Developing your child’s understanding of social conventions

  • Cartoon strip

Create a carton strip of a social interaction. Leave the speech

bubbles blank and encourage your child to think about what might be said and fill

in the bubbles.

  • Role-playing

This will give your child a safe space to practice. Give a scenario such as going to a shop, visiting grandma and grandpa. You could even set up some props such as a pretend shop.

  • Role modelling

Encourage your child to watch you in situations. To make it more fun, depending on your child’s abilities and interests for example you could give them a camera to take photos of the key interactions and make a book or poster, draw what has happened or record it. After the interaction make cue cards with your child. Then, when you feel they are confident they could try out using the cue cards, initially with yourself then a trusted friend or family member.


  • Puppet show

Using puppets (or make some from socks) to role play social situations with your child. As they feel more confident encourage your child to use one of the puppets. 

  • How do I feel?

Finding ways to support your child to share how they are feeling will enable you and them prepare strategies to cope with different feelings. Using an emotions chart each day or if your child’s mood changes can be really useful. You can make this more fun by attaching emotion faces to lolly pop sticks.

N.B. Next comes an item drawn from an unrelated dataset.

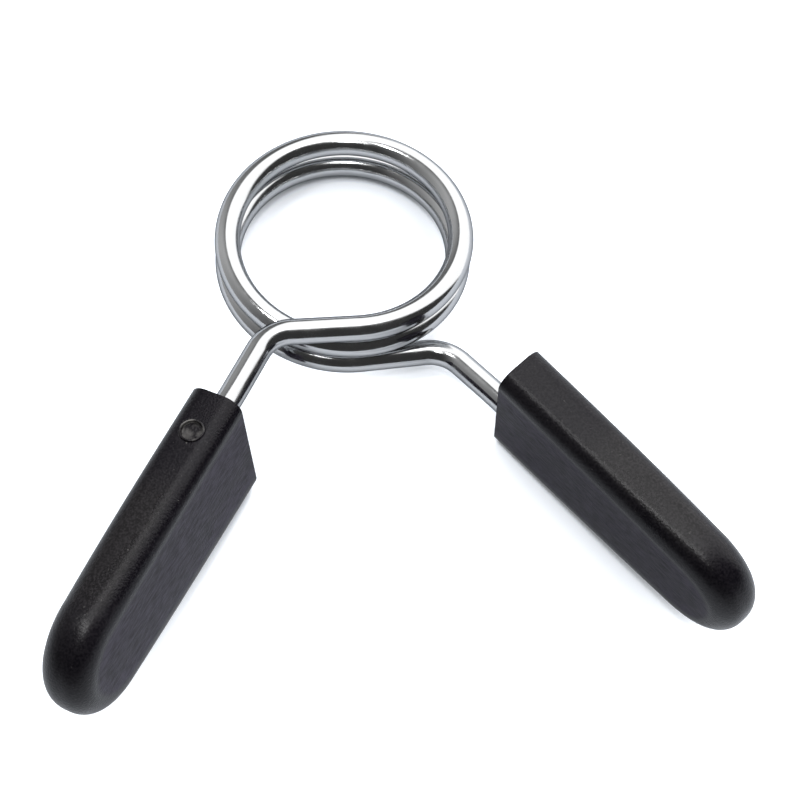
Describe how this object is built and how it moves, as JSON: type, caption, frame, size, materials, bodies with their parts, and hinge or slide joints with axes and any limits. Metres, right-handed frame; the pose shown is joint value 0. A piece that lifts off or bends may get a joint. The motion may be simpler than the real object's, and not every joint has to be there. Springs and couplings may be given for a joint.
{
  "type": "spring barbell collar",
  "caption": "Sprung wire collar that clamps plates on a weight bar: squeeze the black grips together and the chromed coil opens.",
  "frame": {"origin": "middle of the coil, on its axis", "axes": "+Z along the coil's axis, which is the bar's axis in use, out of the face where the left grip's leg leaves; -Y towards the grips; +X towards the right grip"},
  "size_m": [0.1488, 0.1343, 0.0394],
  "materials": {
    "chromed_wire": "polished chrome over spring steel",
    "grip_moulding": "fine matt black moulding with a faint purple-grey sheen"
  },
  "bodies": {
    "spring": {"spring_wire": "chromed_wire"},
    "left_handle": {"left_grip": "grip_moulding"},
    "right_handle": {"right_grip": "grip_moulding"}
  },
  "joints": [
    {"name": "left_squeeze", "type": "hinge", "parent": "spring", "child": "left_handle", "pos_m": [0, 0, 0], "axis": [0, 0, 1], "range_deg": [0, 24], "stiffness_Nm_per_rad": 67, "deforming": ["spring_wire"]},
    {"name": "right_squeeze", "type": "hinge", "parent": "spring", "child": "right_handle", "pos_m": [0, 0, 0], "axis": [0, 0, 1], "range_deg": [-24, 0], "stiffness_Nm_per_rad": 67, "deforming": ["spring_wire"]}
  ],
  "couplings": [
    {"joint": "right_squeeze", "follows": "left_squeeze", "ratio": -1}
  ]
}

  • Multi-sensory activities

If your child is unclear about what different emotions and feelings are, you can support them to discover and learn feelings by using multi-sensory activities for example make four square pieces of card, attach different textiles such as sand paper, cotton wool and ask your child to feel them and describe what they are like. Feeling the textiles should allow your child to feel different emotions, watch their facial expression and listen to how it makes them feel then agree feelings to each textile based on their responses.

  • Team challenges

Activities that encourage children to work together will give your child the opportunity to observe other children and practice their social skills. Using lego or blocks (even items around the house that can be stacked safely) to build something together. Team junk modelling- Create a sculpture, vehicle together.

  • Coping with emotions

Come up with a plan with your child to help them cope with difficult situations. You can make three picture cards, the first saying “Take 5 breaths”, then “Move away from the problem”, then “I need”, whatever helps your child to calm down. Calm down kits can be helpful when your child is first learning to manage emotions.

  • Space invaders (Pre-school)

Have your child colour a cartoon alien (you do one, too!), cut out and stick to the popsicle stick. Explain to your child why respecting another’s personal space is important, and introduce concepts like “gentle hands” and phrases “Excuse me” to get someone’s attention instead of shouting or hitting. Explain to them that the aliens you’ve made together are you and your child’s “space invaders”. Model for your child that when you put your “space invader” up, that means you need to stop and think.  Explain the concept of giving people their own “bubble” of space to play in.

  • Role Playing (Lower Primary)

Pretend to be a family of animals or chefs making a cake, use the scenarios to practice taking turns, listening to each other, following instructions. You can use your child’s toys and objects around the house.

  • Charades (Lower and Upper primary)

Make a pack of different emotion cards. Take it in turns to act out an emotion from a card with your child, take it in turns to guess the emotion. You can play this game with more players and involve the whole family.

  • Kindness explorer game

Help your child to think of one act of kindness each week. You can introduce a kindness chart and celebrate their achievements.